Conservative factions courted Huerta in a plot to topple Madero and install Félix Díaz, Porfirio’s nephew. Initially wary, Huerta shifted course after he rose to command the capital’s garrison. In the infamous “Pact of the Embassy,” U.S. Ambassador Henry Lane Wilson brokered an understanding among conspirators. Huerta ultimately betrayed Madero, then seized the presidency for himself rather than seating Díaz. The episode hardened revolutionary polarization and tainted U.S. diplomacy in Mexican eyes for decades.
Key themes: elite realignment during revolution; foreign diplomatic leverage; the perils of “stability first” statecraft.
3) The Bay of Pigs: America’s Failed Invasion of Cuba (1961)
Convinced that the Eisenhower administration had been too soft on communism, President John F. Kennedy authorized a CIA-backed landing by Cuban exiles trained in Guatemala. Rebranded as the Cuban Revolutionary Council, the force landed at Playa Girón in the Bay of Pigs to spark an uprising against Fidel Castro.
The plan misread domestic sentiment: Cubans did not rise up. When images surfaced of U.S. aircraft painted to resemble Cuban planes, international opinion soured, exposing American involvement. The operation collapsed within days. Washington pivoted to Operation Mongoose, a campaign of covert pressure against Cuba that fed directly into the Cuban Missile Crisis’s dangerous escalatory spiral.
Key themes: regime-change wishful thinking; covert action limits; reputational blowback.
4) The Dominican Republic: Assassination, Civil War, and U.S. Occupation (1961–1965)

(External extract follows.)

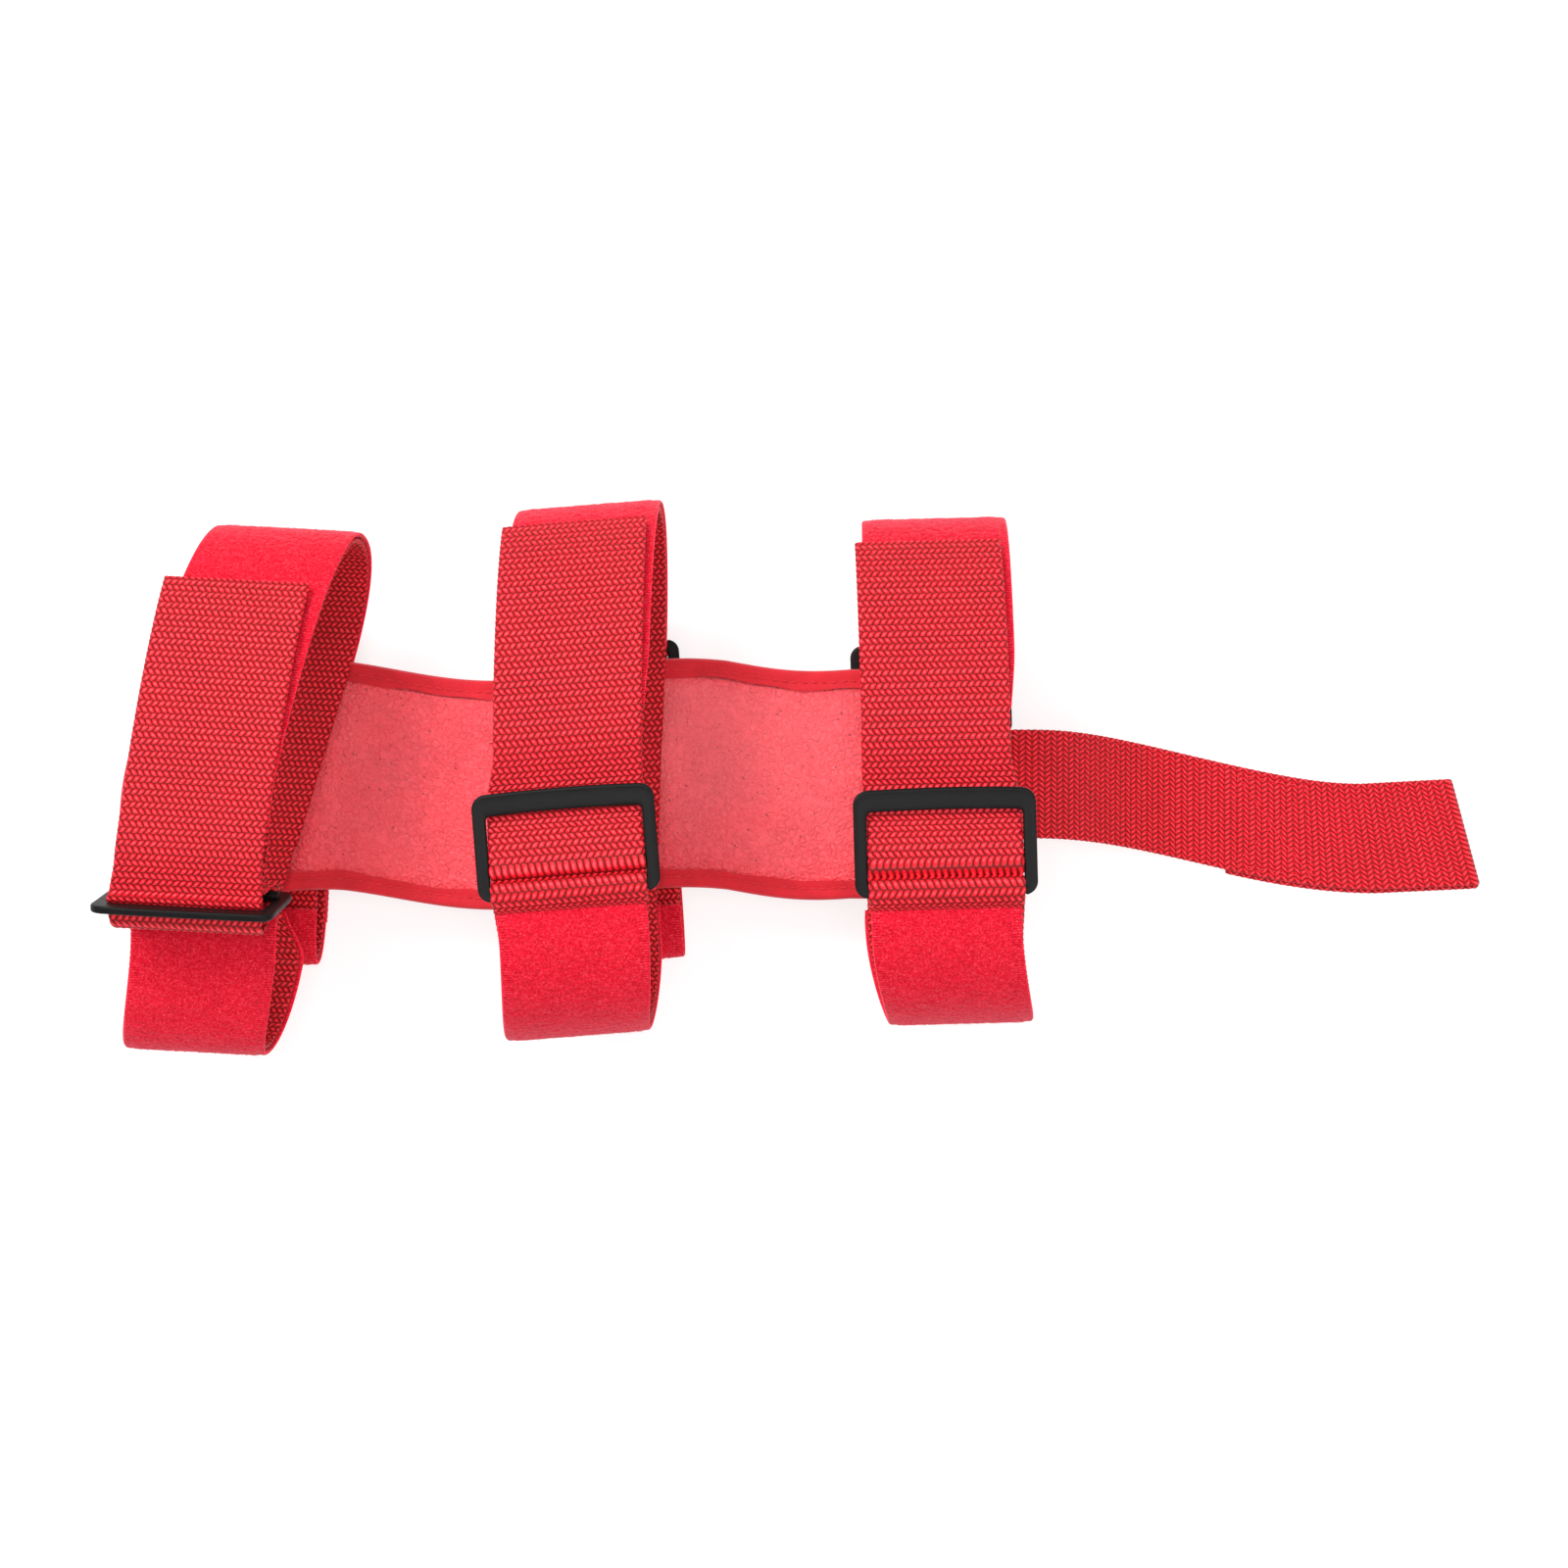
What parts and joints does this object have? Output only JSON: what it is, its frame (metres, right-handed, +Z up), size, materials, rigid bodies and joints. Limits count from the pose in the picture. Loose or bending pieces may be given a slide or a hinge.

Right-wing dictator Rafael Trujillo (“El Jefe”) dominated the Dominican Republic for decades until his assassination in 1961, a plot in which the CIA played a role. In 1963, social-democratic reformer Juan Bosch won the presidency but was ousted within seven months by conservative military and clerical forces.
The country spiraled into civil war in 1965, with constitutionalists backing Bosch’s return and the military rallying to block it. Fearing a Cuban-style outcome and alleged Soviet ties among rebels, the United States led Operation Power Pack, an intervention and occupation under the Organization of American States’ Inter-American Peace Force, where U.S. troops formed the majority.
Key themes: post-dictatorship uncertainty; the “no second Cuba” doctrine; multilateral cover for unilateral power.
5) The Contras: Counterrevolution in Nicaragua (1979–1990)
In 1979, the Sandinista National Liberation Front (FSLN)—inspired by guerrilla leader Augusto Sandino—overthrew Anastasio Somoza’s dictatorship. Marxist-leaning and anti-imperialist, the Sandinistas alarmed Washington and galvanized right-wing resistance.
A patchwork of insurgent groups, collectively known as the Contras (from contrarrevolucionarios), fought the new government with U.S. support and funding. When Congress passed the Boland Amendments to restrict aid, the Reagan administration pursued covert channels to keep assistance flowing. Both sides were accused of war crimes. In 1990, opposition candidate Violeta Chamorro unexpectedly won national elections, negotiations followed—with former U.S. President Jimmy Carter among mediators—and the Contras disarmed by July.
Key themes: proxy war mechanics; legal constraints vs. executive covert action; negotiated exits from civil conflict.
What These Cases Show
- Security over democracy: U.S. policy repeatedly privileged anti-communist “stability” over electoral outcomes, especially when left-wing movements gained traction.
- Local agency matters: Coups and rebellions were rooted in domestic fractures—elite splits, military politics, social revolts—into which the United States inserted itself, often amplifying violence and polarization.
- Covert action’s limits: From Santiago to Playa Girón, covert operations frequently misjudged public sentiment, triggered international backlash, and produced unintended consequences.
- Legacies that linger: These interventions shaped state institutions, human rights records, and party systems across the region, leaving memory politics that still color U.S.–Latin America relations.